Paula Hawkins’ novel was a best-seller because of its often
deft handling of the mind of an alcoholic and abused woman. It’s hard, though
not impossible, to make convincing films about tortured souls. Alas, director
Tate Taylor isn’t up to the task. He has taken a book that relied on psychology
and turned it into a cheap stalker film. The
Girl on the Train centers on Rachel (Emily Blunt), a pathetic divorcee who
drowned her inability to conceive and her failing marriage in bottles of cheap
gin even before her husband Tom (Justin Theroux) dumped her. She’s a
world-class drunk—the sort who experiences blackouts, acute memory loss, and
vivid fantasies that she can’t distinguish from reality. Were it not for the
kindness of an over-indulgent friend, Cathy (Laura Prepon), she’d probably be
homeless as well. Unbeknown to Cathy, Rachel has also been jobless for over a
year; she uses her alimony to pay rent and disappears from New York City each
morning to commute to “work.” In truth, she just rides a Metro North train and
sips gin through a water bottle, her route taking her through Ardsley-on-Hudson
where she and Tom used to live, and where his Yuppie lifestyle continues with a
new wife, Anna (Rebecca Ferguson) and their newborn daughter, Evie.
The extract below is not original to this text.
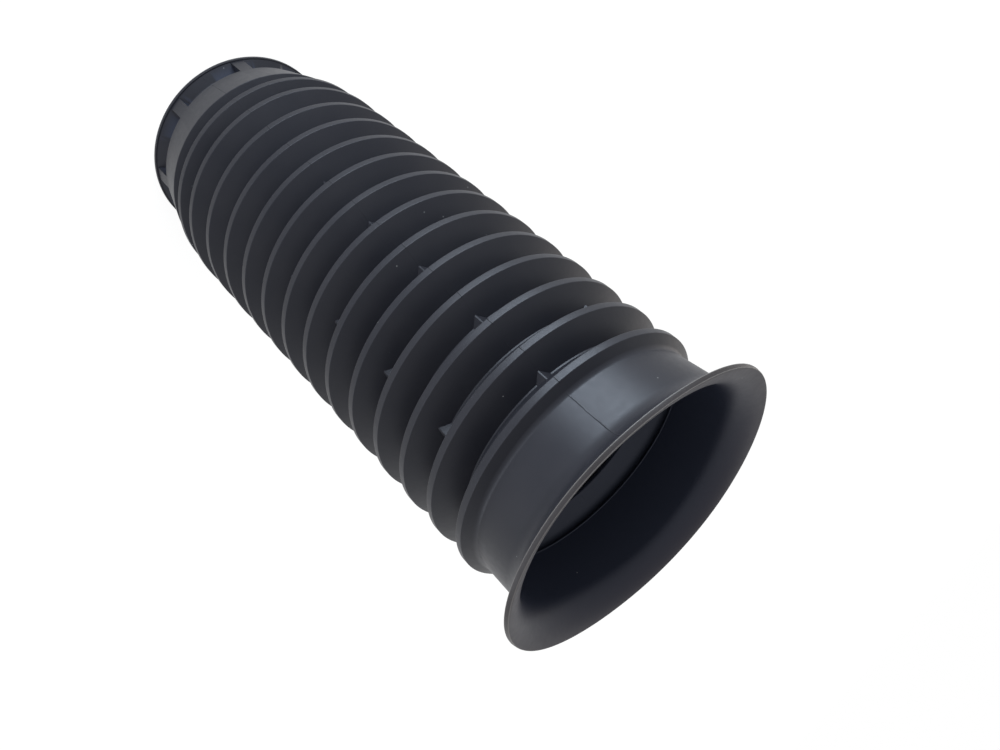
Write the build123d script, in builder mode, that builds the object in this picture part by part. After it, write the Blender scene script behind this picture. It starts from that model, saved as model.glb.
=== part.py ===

Rachel spies
on them from afar and sometimes from close up; she once showed up at the house
and took Evie for an unauthorized walk into the yard. In her drunken stupors,
Rachel also repeatedly observes another couple and imagines them as her
romantic ideal—until one day she sees the woman we’ll later know as Megan
(Haley Bennett) snogging with another man (Edgar Ramirez) instead of her
husband, Scott (Luke Evans).
Rachel has become as dependent upon fantasy as on booze and
takes the perceived betrayal personally. When Megan’s body is discovered in the
woods, Rachel insinuates herself with Scott and interjects herself into the murder
investigation—an unwise move as she’s also a prime suspect as a stalker,
alcoholic, and liar who pretended to have known Megan. In fact, NYPD Detective
Sgt. Riley (Allison Janney) is pretty sure that Rachel is the killer and maybe
she is—Rachel’s memory has more holes than a fishnet factory. To comment
further would require a spoiler alert, so I’ll just say that the last half of
the film involves solving the murder mystery.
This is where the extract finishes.